◆ Work required
Set down the listing below verbatim, but only from its first line through the line containing "mesh = bmesh.new()".

━━━━━━━━━━

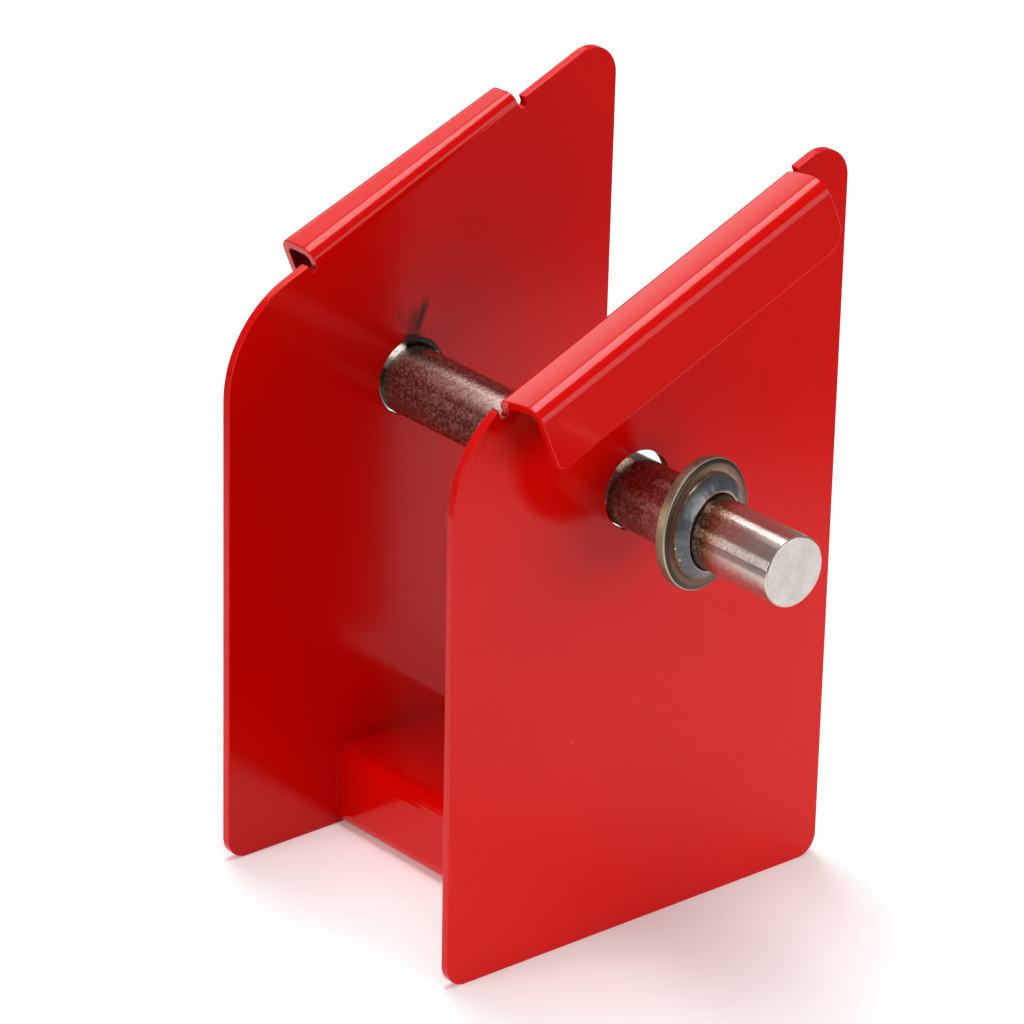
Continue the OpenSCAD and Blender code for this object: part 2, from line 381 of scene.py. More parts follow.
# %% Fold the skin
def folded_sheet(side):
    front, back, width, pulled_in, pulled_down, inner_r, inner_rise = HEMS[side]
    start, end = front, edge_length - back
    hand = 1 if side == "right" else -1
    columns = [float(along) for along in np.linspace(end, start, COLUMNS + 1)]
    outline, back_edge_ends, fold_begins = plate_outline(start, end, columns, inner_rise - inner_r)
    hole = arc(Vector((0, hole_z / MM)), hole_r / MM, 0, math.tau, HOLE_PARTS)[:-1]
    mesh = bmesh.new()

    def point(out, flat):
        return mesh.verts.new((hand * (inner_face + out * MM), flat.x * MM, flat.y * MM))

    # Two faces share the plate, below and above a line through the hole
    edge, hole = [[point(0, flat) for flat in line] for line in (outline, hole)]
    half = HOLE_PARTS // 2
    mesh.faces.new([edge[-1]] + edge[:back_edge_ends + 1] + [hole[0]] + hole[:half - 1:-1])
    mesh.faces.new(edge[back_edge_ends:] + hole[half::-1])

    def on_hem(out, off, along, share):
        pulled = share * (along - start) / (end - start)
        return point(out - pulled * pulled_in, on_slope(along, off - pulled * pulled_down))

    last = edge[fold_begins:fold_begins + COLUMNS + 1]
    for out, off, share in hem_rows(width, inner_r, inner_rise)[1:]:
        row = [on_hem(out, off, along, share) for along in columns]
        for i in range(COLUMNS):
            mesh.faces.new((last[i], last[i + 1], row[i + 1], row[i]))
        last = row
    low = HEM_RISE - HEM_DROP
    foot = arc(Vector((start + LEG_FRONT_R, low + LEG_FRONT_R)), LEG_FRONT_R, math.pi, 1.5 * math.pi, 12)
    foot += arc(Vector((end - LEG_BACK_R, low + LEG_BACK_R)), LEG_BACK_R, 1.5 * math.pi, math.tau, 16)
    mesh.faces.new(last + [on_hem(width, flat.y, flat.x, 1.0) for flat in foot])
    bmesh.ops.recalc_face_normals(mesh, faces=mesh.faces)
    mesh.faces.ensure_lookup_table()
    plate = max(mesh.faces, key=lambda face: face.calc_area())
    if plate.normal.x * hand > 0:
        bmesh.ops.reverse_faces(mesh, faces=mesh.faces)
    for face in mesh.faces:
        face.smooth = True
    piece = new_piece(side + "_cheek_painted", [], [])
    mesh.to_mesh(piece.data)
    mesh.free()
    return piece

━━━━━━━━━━

◆ Output
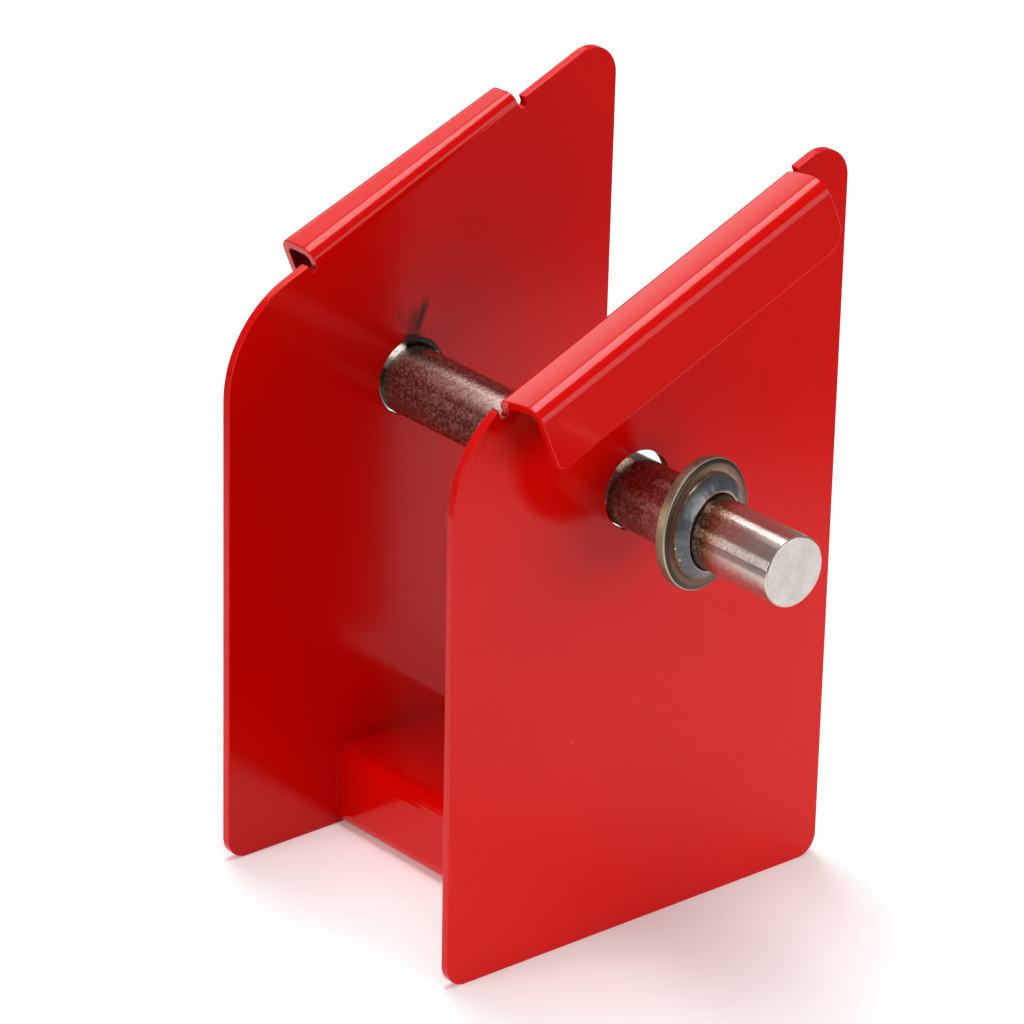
Continue the OpenSCAD and Blender code for this object: part 2, from line 381 of scene.py. More parts follow.
# %% Fold the skin
def folded_sheet(side):
    front, back, width, pulled_in, pulled_down, inner_r, inner_rise = HEMS[side]
    start, end = front, edge_length - back
    hand = 1 if side == "right" else -1
    columns = [float(along) for along in np.linspace(end, start, COLUMNS + 1)]
    outline, back_edge_ends, fold_begins = plate_outline(start, end, columns, inner_rise - inner_r)
    hole = arc(Vector((0, hole_z / MM)), hole_r / MM, 0, math.tau, HOLE_PARTS)[:-1]
    mesh = bmesh.new()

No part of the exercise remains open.